How Do Comics Visualize Infinite Game Mechanics?

2025-08-26 09:41:22 238

3 Answers

Julian
Julian
2025-08-28 03:09:22
I've always been fascinated by how static art convinces you something could go on forever. One method I see often is fractal or modular design: a single unit repeated, shifted, or rotated across a page to suggest endless variety. Think of an infinite dungeon constructed from a few tile types; the comic implies scale by giving each tile a micro-variation so the sequence feels inexhaustible. That feels like architectural choreography rather than literal depiction, and it trusts the reader's imagination to fill in the 'infinite' gaps.

Comics also borrow directly from game UI language. A floating experience bar, a stack of icons, or a persistent sidebar can communicate continuous systems like resource management and cooldowns. When creators animate those elements in web mediums or use progressive reveals—numbers adding up across panels, an ability icon slowly reaching full charge—the page becomes a simulation. More experimental works will break the grid entirely, turning branching choices into literal branch-like panel trees so you can visually scan how decisions spiral out into possibility. It’s clever, economical, and often quietly brilliant in how it maps gameplay logic into readable visuals.
Isla
Isla
2025-08-29 02:32:25
When I think about how comics visualize infinite game mechanics, my brain immediately flips through pages like a deck of cards—there's so much creative cheating artists do to make the endless feel readable. I love how panel repetition becomes a mechanic: a sequence of identical or slightly-altered panels can suggest grinding, loops, or slow progression. Artists will repeat a frame with tiny changes—an extra spark on a sword, a slowly growing number in the corner—so the reader feels the accumulation without needing to read a spreadsheet. I once scrawled a mock-up of an endless skill tree on a coffee shop napkin and realized that tiling panels like a scrolling UI sells the feeling of infinite choices just as effectively as a glowing HUD overlay.

Another trick is layout trickery. Comics lean on recursive panels, spiral page designs, or even Möbius-strip compositions to show ouroboros-like systems—when a map folds back into itself, or a panel visually nests inside another, the idea of recursion and procedural generation clicks instantly. Color and typography do heavy lifting too: a shifting palette signals shifting RNG states, while changing fonts and iconography stand in for buffs, debuffs, and numerical effects. Webcomics take this further with infinite canvas and parallax scrolling—I've gotten lost in scrolls that literally never stop, a perfect way to simulate endless runner mechanics.

Narratively, meta-frames help: characters noticing UI elements, flickering menus as part of the story, or comics that loop the reader back to the first page reflect permadeath and save/load motifs. I love when creators hide rules in the gutters or use panel gutters as countdown timers—it's tactile and playful, like discovering a cheat code scribbled in the margins.

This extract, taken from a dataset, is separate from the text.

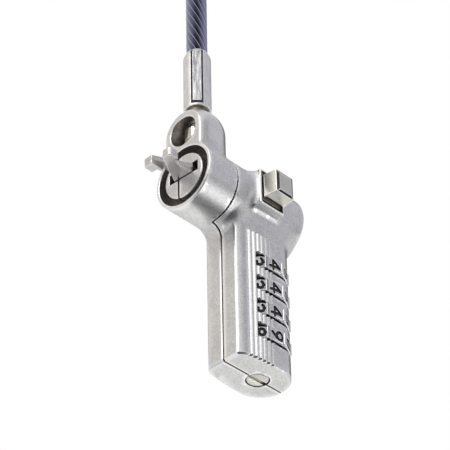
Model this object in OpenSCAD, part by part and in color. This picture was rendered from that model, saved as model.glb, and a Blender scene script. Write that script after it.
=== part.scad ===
// Laptop cable lock with a four-wheel combination.
// Millimetres. The origin is the centre of the collar's front rim, on the barrel's axis.
// The hooks point to -X, the number wheels and the button face -Y, and the cable leaves to +Z.

/* [Barrel] */
// Outer radius of the barrel
barrel_r = 9.2; // [8.8:0.1:9.6]
// Length of the barrel, from the front rim to the back
barrel_len = 34.2; // [33.5:0.1:35]
// Length of the one-piece front collar
collar_len = 9.8; // [9:0.1:10.5]
// Radius of the groove around the nose
groove_r = 8.25; // [8:0.05:8.4]
// Depth of the groove around the nose
groove_depth = 8; // [5:0.5:8.5]

/* [Nose and hooks] */
// Radius of the nose plug
nose_r = 6.3; // [6.1:0.1:6.5]
// Length of the nose plug
nose_len = 15; // [14.5:0.1:15.2]
// Width of the slot that the jaws work in
slot_w = 9.6; // [9.4:0.1:9.8]
// Height of the slot that the jaws work in
slot_h = 3; // [2.9:0.1:3.2]
// Height of the middle of the slot above the barrel's axis
slot_z = 0.9; // [0.5:0.1:1.2]
// How far the lower hook reaches in front of the rim
hook_reach = 8.6; // [8.2:0.1:9]
// How far the upper hook reaches in front of the rim
far_hook_reach = 9.2; // [8.8:0.1:9.6]
// Height of a hook
hook_h = 2.5; // [2.3:0.1:2.6]
// Distance from the middle to the lower hook's outer side
hook_out = 3.9; // [3.8:0.1:4]
// Distance from the middle to the upper hook's outer side
far_hook_out = 4.4; // [4.2:0.1:4.5]
// Distance of the nose's seam from the middle, on the side away from the wheels
nose_seam = 1.7; // [1.4:0.1:2]

/* [Cable end] */
// Radius of the round lobe that holds the swivel
lobe_r = 7.4; // [7.2:0.1:7.5]
// Height of the lobe's centre above the barrel's axis
lobe_z = 13.9; // [13.8:0.1:14.1]
// Distance of the lobe's centre behind the front rim
lobe_x = 4.6; // [4.5:0.1:4.9]
// Distance of the cable's axis behind the front rim
cable_x = 5.4; // [5.2:0.1:5.6]
// Radius of the round window in the lobe
window_r = 4.15; // [3.9:0.05:4.3]
// Outer radius of the ferrule
ferrule_r = 3.55; // [3.4:0.05:3.7]
// Outer radius of the plastic covered cable
cable_r = 2.7; // [2.5:0.05:2.8]

/* [Handle] */
// Front of the handle, measured from the rim
handle_x = 12.9; // [12.5:0.1:13.2]
// Length of the handle along the barrel
handle_len = 20.5; // [20.4:0.1:20.8]
// Half the thickness of the handle
handle_half = 7.2; // [7:0.1:7.4]
// Depth of the handle below the barrel's axis
handle_drop = 48.2; // [48:0.1:49]

/* [Wheels] */
// Outer radius of a number wheel
dial_r = 8.2; // [8.1:0.05:8.25]
// Height of a number wheel
dial_h = 3.4; // [3.2:0.1:3.5]
// Distance from one wheel to the next
dial_pitch = 6.85; // [6.8:0.05:6.9]
// Depth of the middle of the top wheel below the barrel's axis
first_dial = 19; // [18.8:0.1:19.2]
// Distance of the wheels' axis behind the front rim
dial_x = 24.9; // [24.8:0.05:25]

/* [Button] */
// Length of the button along the barrel
button_l = 6.8; // [6.6:0.1:6.8]
// Height of the button
button_h = 7; // [6.6:0.1:7.2]
// Distance of the button's face from the barrel's axis
button_face = 15.4; // [15:0.1:15.6]
// How far the button can be pushed in
button_travel = 2.5; // [2:0.1:2.6]

/* [Hidden] */
$fn = 64;
eps = 0.01;
far = 100;
// How far a cut runs past the face that it opens
over = 1;

steel = [0.62, 0.60, 0.57];
nickel = [0.78, 0.78, 0.77];
bright = [0.86, 0.86, 0.85];
jacket = [0.22, 0.24, 0.32];

// Gaps: between pieces that move past each other, and around the wheels
run_gap = 0.15;
shaft_gap = 0.05;
wheel_gap = 0.4;

// Handle outline
bevel = 1.7;
front_half = 4.5;
side_crown_r = 52;
crown_x = handle_x + 12;
rear_r = 7.2;
handle_end = handle_x + handle_len;
neck_z = -5;

// Finger ribs on the near side
rib_count = 6;
rib_first = 16.35;
rib_pitch = 1.37;
rib_w = 0.75;
rib_rise = 0.15;
rib_top = -11.4;

// Inside of the barrel
cavity_r = 7.6;
rear_wall = 3.2;
cavity_end = barrel_len - rear_wall;

// Inside of the handle
well_r = dial_r + 0.4;
window_x = 17.9;
window_side = 3;
hub_r = 4.95;
hub_h = 5;
hub_bore = 2.45;
core_r = hub_r + 0.3;
core_top = -first_dial + 3.5;
spindle_r = 2.2;
fin_r = 3.6;
recess_r = 4;
recess_h = 2;
fin_h = 0.8;
fin_w = 1;
fin_gap = 0.1;
spindle_top = -6.1;
spindle_low = -43.4;
screw_r = 2.9;
screw_gap = 0.1;
screw_top = -45.6;
screw_face = -47.9;
leaf_x = 15.9;
leaf_t = 0.3;
leaf_w = 1.2;
leaf_low = -43.4;
leaf_top = -15.4;
leaf_room = 0.3;
dowel_r = 0.8;
dowel_x = 14.4;
dowel_half = 3;
dowel_z = [-14, -30, -45.5];

// Jaws
pivot_x = 6;
pivot_r = 1;
pin_low = -4.2;
pin_high = 5.4;
jaw_root = 3.1;
jaw_front = 0.2;
shoulder_x = 8.2;
tail_x = 9.6;
tail_side = 0.4;
tail_end = 15.5;
tail_in = 0.9;
tail_out = 2.6;
lap_gap = 0.1;
hook_w = 2.4;
far_hook_w = 2.8;
far_hook_deep = 4.2;
hook_len = 2.9;
hook_corner = 0.4;
neck_x = 3.6;
neck_y = 2.7;
neck_in = 2.2;
hook_low = slot_z - hook_h / 2;

// Button frame and button foot
boss_x = 16.2;
boss_end = 24.5;
boss_half = 5.2;
boss_y = 10.85;
boss_rim = 0.35;
pocket_y = 10;
button_x = 20.4;
button_edge = 0.7;
foot_y = 8.6;
foot_t = 1;
foot_rim = 0.6;
wedge = 0.6;
wedge_tip = 22.6;
wedge_back = 23.6;
wedge_y = 1;
wedge_w = 3;
slider_rest_gap = 1.1;
slider_x = nose_len + wedge * button_travel + slider_rest_gap;
slider_half = 4.7;
slider_low = -5.8;
slider_high = slot_z + 1.5;
prong_tip = 13.5;
prong_gap = 3.4;
prong_end = slider_x + over;
prong_out = 4.5;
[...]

Makes me want to sketch more of those endless maps tonight.
Arthur
Arthur
2025-08-31 21:45:14
On my lunch break I scrolled through a few comics and kept spotting the same visual vocabulary for infinite systems: repetition, overlays, and branching. Repetition—panels that repeat with minor changes—sells grind and accumulation. Overlays, like HUD elements or floating numbers, make mechanics diegetic; I’ve seen creators render a stamina bar as a fading watercolor streak across panels, which is lovely and immediate. Branching gets shown as literal trees, flowcharts, or multi-path spreads where panels split and rejoin; that’s how comics let you 'see' endless choices without becoming a manual.

In digital comics, infinite canvas and scroll-based pacing simulate endless runners or procedurally generated worlds perfectly: the more you scroll, the more the world unwinds. Even soundless, the combination of iconography, color shifts, and layout rhythm can communicate RNG, cooldowns, and persistent progression in a single glance. I like how playful it gets—sometimes the page itself becomes the mechanic, and that surprises me every time.